The task: From the data that follows, print exactly the lines starting at the one containing "smooth(stud)" and ending at the one containing "record = json.load(file)"; include both of them and nothing more.

Supplied material:
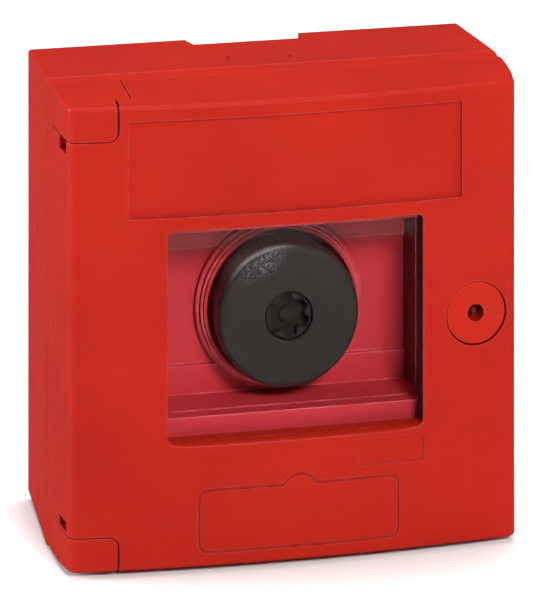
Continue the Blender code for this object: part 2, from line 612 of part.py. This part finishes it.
def sill_flare(a=4.6, b=1.3, n=18):
    """Elliptical rounding that runs the lower side of the opening out into
    the crowned face, fading away at both ends."""
    x0, x1 = WIN_X0 + 0.9, WIN_X1 - 0.9
    rings = []
    for i in range(n + 1):
        x = x0 + (x1 - x0) * i / n
        k = min(1.0, 0.22 + 0.78 * min(x - x0, x1 - x) / 4.0)
        ea, eb = a * k, b * k
        yf = front_y(x)
        top = SILL_Z
        ring = [(x, yf + ea * (1 - math.sin(math.radians(t))), top - eb * (1 - math.cos(math.radians(t))))
                for t in (0, 18, 36, 52, 66, 78, 90)]
        ring += [(x, yf - 3.0, top - eb), (x, yf - 3.0, top + 1.5), (x, yf + ea, top + 1.5)]
        rings.append(ring)
    return loft("cut", rings)


boolean(door, [sill_flare()])


def plan_cut(x0, x1, z0, z1, depth, n=14):
    """Recess of even depth below the crowned face."""
    front = [(x0, -75.0), (x1, -75.0)]
    back = [(x1 + (x0 - x1) * i / n, front_y(x1 + (x0 - x1) * i / n, depth)) for i in range(n + 1)]
    pts = front + back
    return loft("cut", [[(x, y, z0) for x, y in pts], [(x, y, z1) for x, y in pts]])


boolean(door, [plan_cut(LABEL[0], LABEL[1], LABEL[2], LABEL[3], 1.0)])
boolean(door, [plan_cut(17.8, 36.4, -38.9, -31.7, 0.3, 4)])


def panel_outline(grow):
    """Rounded rectangle with a half-round thumb bump on its upper side."""
    x0, x1, z0, z1 = PANEL
    x0, x1, z0, z1 = x0 - grow, x1 + grow, z0 - grow, z1 + grow
    r = 2.4 + grow
    pts = []
    for cx, cz, a0 in ((x1 - r, z1 - r, 0),):
        for i in range(5):
            a = math.radians(a0 + 90 * i / 4)
            pts.append((cx + r * math.cos(a), cz + r * math.sin(a)))
    bx, br = 0.9, 5.4 + grow
    drop = 2.6
    bz = PANEL[3] - drop
    half = math.sqrt(br * br - (z1 - bz) ** 2)
    a1 = math.atan2(z1 - bz, half)
    for i in range(9):
        a = a1 + (math.pi - 2 * a1) * i / 8
        pts.append((bx + br * math.cos(a), bz + br * math.sin(a)))
    for cx, cz, a0 in ((x0 + r, z1 - r, 90), (x0 + r, z0 + r, 180), (x1 - r, z0 + r, 270)):
        for i in range(5):
            a = math.radians(a0 + 90 * i / 4)
            pts.append((cx + r * math.cos(a), cz + r * math.sin(a)))
    return pts


def panel_loops():
    a, b = panel_outline(0.35), panel_outline(-0.35)
    oa, ob_ = [], []
    n = len(a)
    for i in range(n):
        p, q = a[i], a[(i + 1) % n]
        s, t = b[i], b[(i + 1) % n]
        m = max(1, int(math.hypot(q[0] - p[0], q[1] - p[1]) / 6.0))
        for k in range(m):
            f = k / m
            oa.append((p[0] + (q[0] - p[0]) * f, p[1] + (q[1] - p[1]) * f))
            ob_.append((s[0] + (t[0] - s[0]) * f, s[1] + (t[1] - s[1]) * f))
    return oa, ob_


outer_l, inner_l = panel_loops()
groove = ring_loft("cut", [[(x, -75.0, z) for x, z in outer_l], [(x, -75.0, z) for x, z in inner_l],
                           [(x, front_y(x, 0.5), z) for x, z in inner_l],
                           [(x, front_y(x, 0.5), z) for x, z in outer_l]])
boolean(door, [groove])
lock_boss = turned("add", [(10.9, -57.6), (10.9, -62.0)], seg=40, at=(LOCK_X, LOCK_Z))
lock_hole = turned("cut", [(LOCK_R, -60.9), (LOCK_R, -75.0)], seg=48, at=(LOCK_X + 0.17, LOCK_Z - 0.17))
barrel_hole = turned("cut", [(5.3, -50.0), (5.3, -62.0)], seg=24, at=(LOCK_X, LOCK_Z))
corner_cuts = [block("cut", -90.0, BLOCK_X + 0.3, -90.0, -20.0, BLOCK_Z - GAP if sz > 0 else -90.0,
                     90.0 if sz > 0 else -BLOCK_Z + GAP, None, r=2.9, seg=6) for sz in (-1, 1)]
slots = [block("cut", -75.0, -61.4, -52.0, -58.8, 50.0, 60.0), block("cut", -75.0, -61.4, -51.8, -59.0, -53.0, -50.3)]
tab_cuts = [block("cut", -90.0, TAB_X + GAP, -TAB_Y - GAP, -20.0, 60.0 if sz > 0 else -90.0, 90.0 if sz > 0 else -60.0)
            for sz in (-1, 1)]
boolean(door, [lock_boss], "UNION")
boolean(door, [lock_hole])
boolean(door, [barrel_hole])
boolean(door, [corner_cuts[0]])
boolean(door, [corner_cuts[1]])
# behind its front lip the door's edge is cut back, so that it swings clear
# of the hinge block's front corner
reliefs = [block("cut", -90.0, BLOCK_X + 0.75, -62.6, -20.0, BLOCK_Z - GAP if sz > 0 else -90.0,
                 90.0 if sz > 0 else -BLOCK_Z + GAP, None, r=2.9, seg=6) for sz in (-1, 1)]
boolean(door, [reliefs[0]])
boolean(door, [reliefs[1]])
boolean(door, slots)
boolean(door, tab_cuts)
boolean(door, [turned("cut", [(PIN_HOLE_R, sz * 46.8), (PIN_HOLE_R, sz * 70.0)], axis="Z", seg=16,
                      at=(HINGE_X, HINGE_Y)) for sz in (-1, 1)])

gasket_ring = ring_loft("glass_gasket", [rrect(-39.7, 39.7, -31.3, 31.3, 1.0, -GLASS_FRONT + GAP, 4),
                                         rrect(-39.7, 39.7, -31.3, 31.3, 1.0, -58.3, 4),
                                         rrect(-36.1, 36.4, -30.3, 29.0, 1.4, -58.3, 4),
                                         rrect(-36.1, 36.4, -30.3, 29.0, 1.4, -GLASS_FRONT + GAP, 4)], "rubber")
# sleeve: three sides line the opening, the lower side stays bare
sleeve = ring_loft("add", [rrect(-36.4, 36.7, -40.0, 29.3, 1.5, -58.6, 4), rrect(-36.4, 36.7, -40.0, 29.3, 1.5, -63.35, 4),
                           rrect(-35.9, 36.2, -39.5, 28.8, 1.2, -63.35, 4), rrect(-35.9, 36.2, -39.5, 28.8, 1.2, -58.6, 4)])
boolean(sleeve, [block("cut", -60.0, 60.0, -50.0, -70.0, -50.0, WIN_Z0 + GAP)])
boolean(gasket_ring, [sleeve], "UNION")
block("glass_pane", -39.7, 39.7, -58.0, -56.6, -31.3, 31.3, "glass", r=1.0)
ring_loft("glass_retainer", [rrect(-39.7, 39.7, -31.3, 31.3, 1.0, -56.3, 3),
                             rrect(-39.7, 39.7, -31.3, 31.3, 1.0, -51.9, 3),
                             rrect(-37.4, 37.4, WELL_Z0 + 0.1, WELL_Z1 - 0.1, 1.4, -51.9, 3),
                             rrect(-37.4, 37.4, WELL_Z0 + 0.1, WELL_Z1 - 0.1, 1.4, -56.3, 3)], "inner_red")

# --------------------------------------------------------------------- lock
seg = 48


def disc_ring(r, y):
    return [(LOCK_X + r * math.cos(2 * math.pi * k / seg),
             (y(LOCK_X + r * math.cos(2 * math.pi * k / seg)) if callable(y) else y),
             LOCK_Z + r * math.sin(2 * math.pi * k / seg)) for k in range(seg)]


lock_disc = loft("lock_disc", [disc_ring(5.0, -50.6), disc_ring(5.0, -61.2), disc_ring(LOCK_DISC_R, -61.2),
                               disc_ring(LOCK_DISC_R, lambda x: front_y(x, 0.35)),
                               disc_ring(LOCK_DISC_R - 0.3, lambda x: front_y(x, 0.05))], "red")
boolean(lock_disc, [turned("cut", [(2.45, -57.5), (2.45, -75.0)], seg=24, at=(LOCK_X, LOCK_Z))])
smooth(lock_disc)
pin = turned("lock_pin", [(0.0, -57.8), (0.8, -57.8), (0.8, -61.0), (0.6, -61.2), (0.0, -61.2)], "steel",
             seg=16, at=(LOCK_X, LOCK_Z))
smooth(pin)
turned("lock_washer", [(5.3, -56.5), (8.6, -56.5), (8.6, -57.3), (5.3, -57.3)], "steel", seg=20,
       at=(LOCK_X, LOCK_Z), closed=True)
lock_nut = loft("lock_nut", [[(LOCK_X + 7.9 * math.cos(math.radians(60 * k)), y,
                               LOCK_Z + 7.9 * math.sin(math.radians(60 * k))) for k in range(6)]
                             for y in (-56.2, -53.4)], "steel")
boolean(lock_nut, [turned("cut", [(5.3, -50.0), (5.3, -60.0)], seg=24, at=(LOCK_X, LOCK_Z))])
cam = block("lock_cam", LOCK_X - 3.2, LOCK_X + 3.2, -47.0, -48.5, LOCK_Z - 7.6, LOCK_Z + 3.6, "steel", r=1.6, seg=4)
boolean(cam, [turned("cut", [(1.9, -40.0), (1.9, -55.0)], seg=16, at=(LOCK_X, LOCK_Z))])
stud = turned("lock_screw", [(0.0, -44.8), (2.6, -44.8), (3.2, -45.2), (3.2, -46.7), (1.6, -46.7), (1.6, -50.3),
                             (0.0, -50.3)], "steel", seg=20, at=(LOCK_X, LOCK_Z))
smooth(stud)

for nm in ("back_box", "front_frame", "inner_cover", "door_panel", "lock_disc"):
    smooth(bpy.data.objects[nm], 25)

# Moving pieces keep their origins on their joints' axes.


def set_origin(ob, x, y, z):
    d = (x * MM, y * MM, z * MM)
    for v in ob.data.vertices:
        v.co.x -= d[0]
        v.co.y -= d[1]
        v.co.z -= d[2]
    ob.location = d


for nm in ("door_panel", "glass_pane", "glass_gasket", "glass_retainer"):
    set_origin(bpy.data.objects[nm], HINGE_X, HINGE_Y, 0.0)
for nm in ("lock_disc", "lock_pin", "lock_cam", "lock_screw", "lock_washer", "lock_nut"):
    set_origin(bpy.data.objects[nm], LOCK_X, -60.0, LOCK_Z)
for nm in ("mushroom_head", "reset_socket", "plunger", "retaining_clip", "return_spring",
           "push_bar", "contact_slider_no", "contact_slider_nc", "contact_bridge_no", "contact_bridge_nc"):
    set_origin(bpy.data.objects[nm], BTN_X, -45.0, BTN_Z)
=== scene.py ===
import json
import math

import bmesh
import bpy
from mathutils import Matrix, Vector


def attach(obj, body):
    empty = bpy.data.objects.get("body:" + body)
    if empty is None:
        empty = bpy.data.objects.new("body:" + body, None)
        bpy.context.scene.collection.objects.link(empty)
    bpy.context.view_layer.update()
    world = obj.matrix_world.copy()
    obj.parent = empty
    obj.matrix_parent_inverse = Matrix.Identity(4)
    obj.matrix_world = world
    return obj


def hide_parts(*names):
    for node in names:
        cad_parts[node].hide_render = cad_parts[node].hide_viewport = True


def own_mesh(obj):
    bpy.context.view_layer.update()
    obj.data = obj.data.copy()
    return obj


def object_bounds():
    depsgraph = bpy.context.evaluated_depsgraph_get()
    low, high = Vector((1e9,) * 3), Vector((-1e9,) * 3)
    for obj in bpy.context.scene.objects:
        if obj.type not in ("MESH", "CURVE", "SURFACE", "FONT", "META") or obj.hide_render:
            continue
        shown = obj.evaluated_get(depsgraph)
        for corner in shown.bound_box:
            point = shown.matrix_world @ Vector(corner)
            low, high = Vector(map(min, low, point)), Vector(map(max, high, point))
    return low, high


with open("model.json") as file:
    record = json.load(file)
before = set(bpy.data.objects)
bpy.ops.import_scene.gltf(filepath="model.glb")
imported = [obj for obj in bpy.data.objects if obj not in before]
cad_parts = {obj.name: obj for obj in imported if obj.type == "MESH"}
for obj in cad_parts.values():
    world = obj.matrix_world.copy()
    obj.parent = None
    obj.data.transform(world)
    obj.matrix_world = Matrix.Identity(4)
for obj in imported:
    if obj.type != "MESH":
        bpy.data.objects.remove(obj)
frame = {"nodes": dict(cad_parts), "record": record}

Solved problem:
smooth(stud)

for nm in ("back_box", "front_frame", "inner_cover", "door_panel", "lock_disc"):
    smooth(bpy.data.objects[nm], 25)

# Moving pieces keep their origins on their joints' axes.


def set_origin(ob, x, y, z):
    d = (x * MM, y * MM, z * MM)
    for v in ob.data.vertices:
        v.co.x -= d[0]
        v.co.y -= d[1]
        v.co.z -= d[2]
    ob.location = d


for nm in ("door_panel", "glass_pane", "glass_gasket", "glass_retainer"):
    set_origin(bpy.data.objects[nm], HINGE_X, HINGE_Y, 0.0)
for nm in ("lock_disc", "lock_pin", "lock_cam", "lock_screw", "lock_washer", "lock_nut"):
    set_origin(bpy.data.objects[nm], LOCK_X, -60.0, LOCK_Z)
for nm in ("mushroom_head", "reset_socket", "plunger", "retaining_clip", "return_spring",
           "push_bar", "contact_slider_no", "contact_slider_nc", "contact_bridge_no", "contact_bridge_nc"):
    set_origin(bpy.data.objects[nm], BTN_X, -45.0, BTN_Z)
=== scene.py ===
import json
import math

import bmesh
import bpy
from mathutils import Matrix, Vector


def attach(obj, body):
    empty = bpy.data.objects.get("body:" + body)
    if empty is None:
        empty = bpy.data.objects.new("body:" + body, None)
        bpy.context.scene.collection.objects.link(empty)
    bpy.context.view_layer.update()
    world = obj.matrix_world.copy()
    obj.parent = empty
    obj.matrix_parent_inverse = Matrix.Identity(4)
    obj.matrix_world = world
    return obj


def hide_parts(*names):
    for node in names:
        cad_parts[node].hide_render = cad_parts[node].hide_viewport = True


def own_mesh(obj):
    bpy.context.view_layer.update()
    obj.data = obj.data.copy()
    return obj


def object_bounds():
    depsgraph = bpy.context.evaluated_depsgraph_get()
    low, high = Vector((1e9,) * 3), Vector((-1e9,) * 3)
    for obj in bpy.context.scene.objects:
        if obj.type not in ("MESH", "CURVE", "SURFACE", "FONT", "META") or obj.hide_render:
            continue
        shown = obj.evaluated_get(depsgraph)
        for corner in shown.bound_box:
            point = shown.matrix_world @ Vector(corner)
            low, high = Vector(map(min, low, point)), Vector(map(max, high, point))
    return low, high


with open("model.json") as file:
    record = json.load(file)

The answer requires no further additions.